Data from the Santiago project showed that the average time to lay a 6-meter pipe section dropped from 18 minutes to 11 minutes. Over an 8-hour shift, this efficiency allows for the installation of approximately 35% more pipe. In a competitive bidding environment, this increased throughput allows firms to complete projects ahead of schedule, triggering early-completion bonuses and freeing up capital equipment for subsequent contracts.

Industry Insight: The Future of Subterranean Alignment

The transition toward laser-guided pipe installation in Santiago is indicative of a broader global trend in civil engineering: the move toward the “Digital Jobsite.” As urban centers become more crowded, the margin for error in utility placement diminishes.
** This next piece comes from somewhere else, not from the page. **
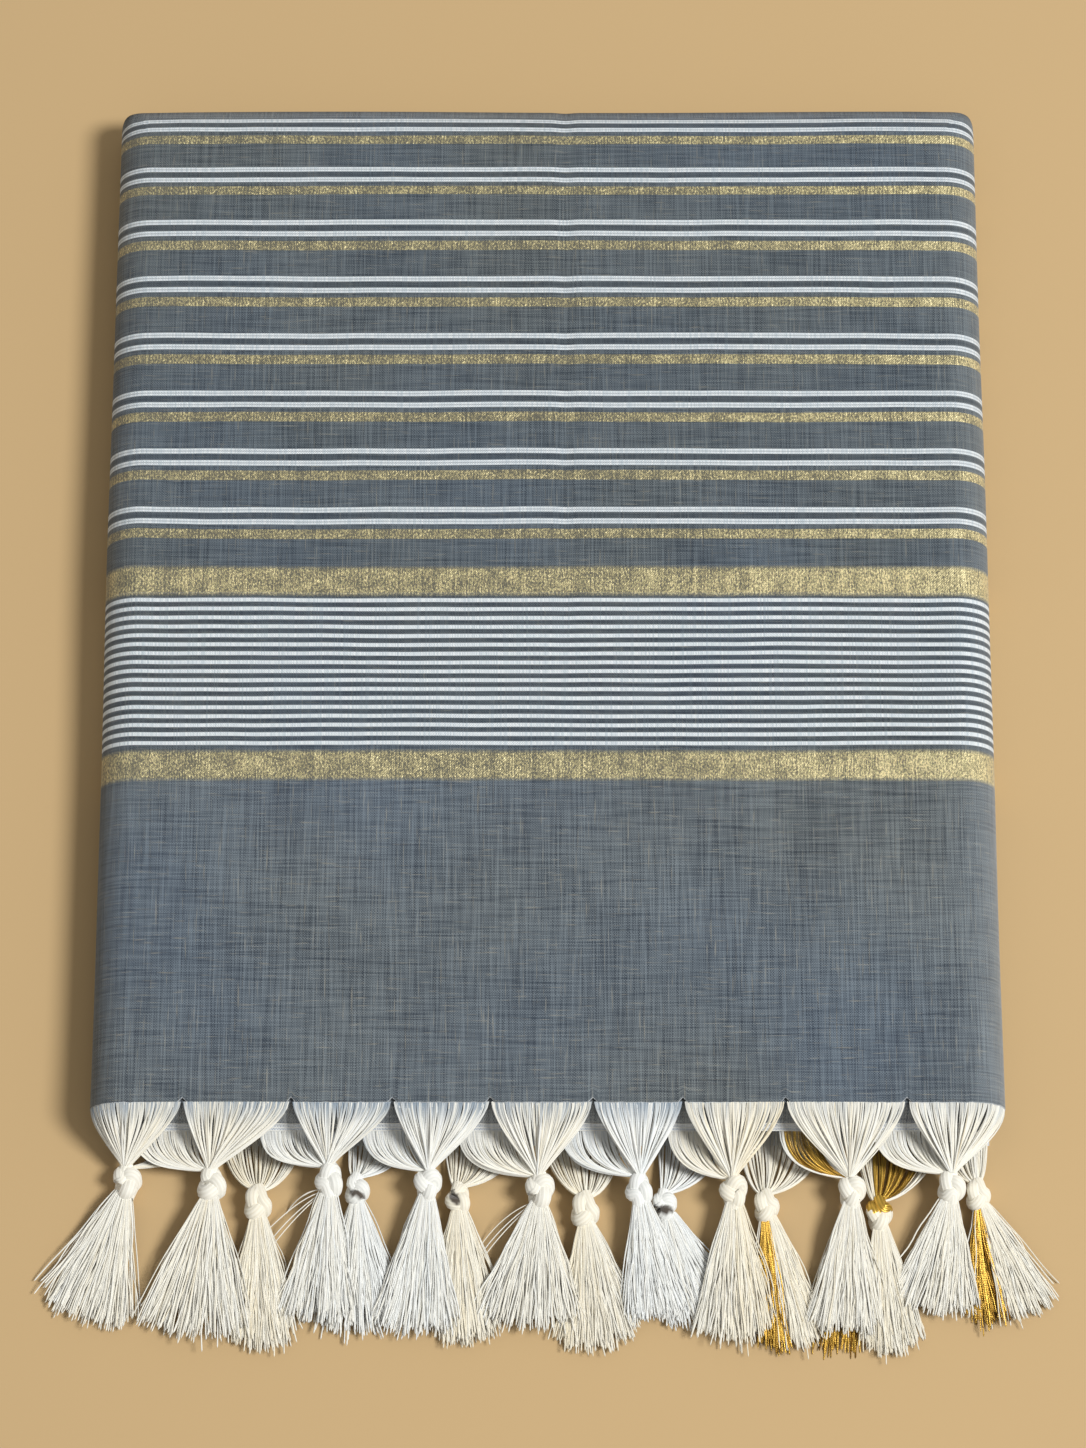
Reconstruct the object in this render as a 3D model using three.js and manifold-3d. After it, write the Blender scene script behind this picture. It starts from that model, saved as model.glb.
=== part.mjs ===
// A handloom cotton saree, folded flat into a packet, with its knotted tassels on the near side.
// Units are millimetres. X runs across the packet, +Y away from the tassels, +Z up.
// The origin is the middle of the underside, which lies flat on the surface.
import * as THREE from 'three';
import { mergeVertices } from 'three/addons/utils/BufferGeometryUtils.js';
import Module from 'manifold-3d';

const wasm = await Module();
wasm.setup();

// Driving dimensions
const CLOTH_WIDTH = 1150;            // the woven width
const PLIES_ACROSS = 4;              // the width is folded in four
const PACKET = { width: CLOTH_WIDTH / PLIES_ACROSS, head: 173, near: -172, thickness: 24 };
const WALL = 1.6;                    // one ply as a solid
const GAP = 0.3;                     // between pieces that touch
const CORNER_POWER = 3.5;            // squareness of the head corners seen from above
const ROLL = PACKET.thickness / 2;   // radius of the rolled sides and head
const FLAT = { x: PACKET.width / 2 - ROLL, y: PACKET.head - ROLL };  // where the rolls begin
const FLOOR_GAP = 0.35;              // strands end just above the surface

// The small cuts between the fans of threads, along the top ply's near edge
const NOTCH = { depth: 1.7, halfWidth: 1.6, x: [-113.9, -80, -48.5, -18, 14.1, 42.2, 74.1, 112] };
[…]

The data gathered from the Santiago implementation suggests that the initial capital expenditure for high-end laser equipment is typically recouped within the first 60 to 90 days of operation through labor savings alone.

Looking forward, the integration of these lasers with Global Navigation Satellite Systems (GNSS) and Building Information Modeling (BIM) software will likely become the standard. For firms operating in developing or rapidly expanding markets, the adoption of the Small Diameter Pipe Laser is no longer an optional upgrade but a fundamental requirement for maintaining fiscal competitiveness and engineering integrity. The ability to guarantee grade precision to within 0.005% is becoming a standard clause in international municipal contracts, effectively phasing out manual leveling as a viable professional practice. In the context of Santiago, this technological pivot has proven that precision is not just a technical requirement—it is a significant driver of bottom-line profitability.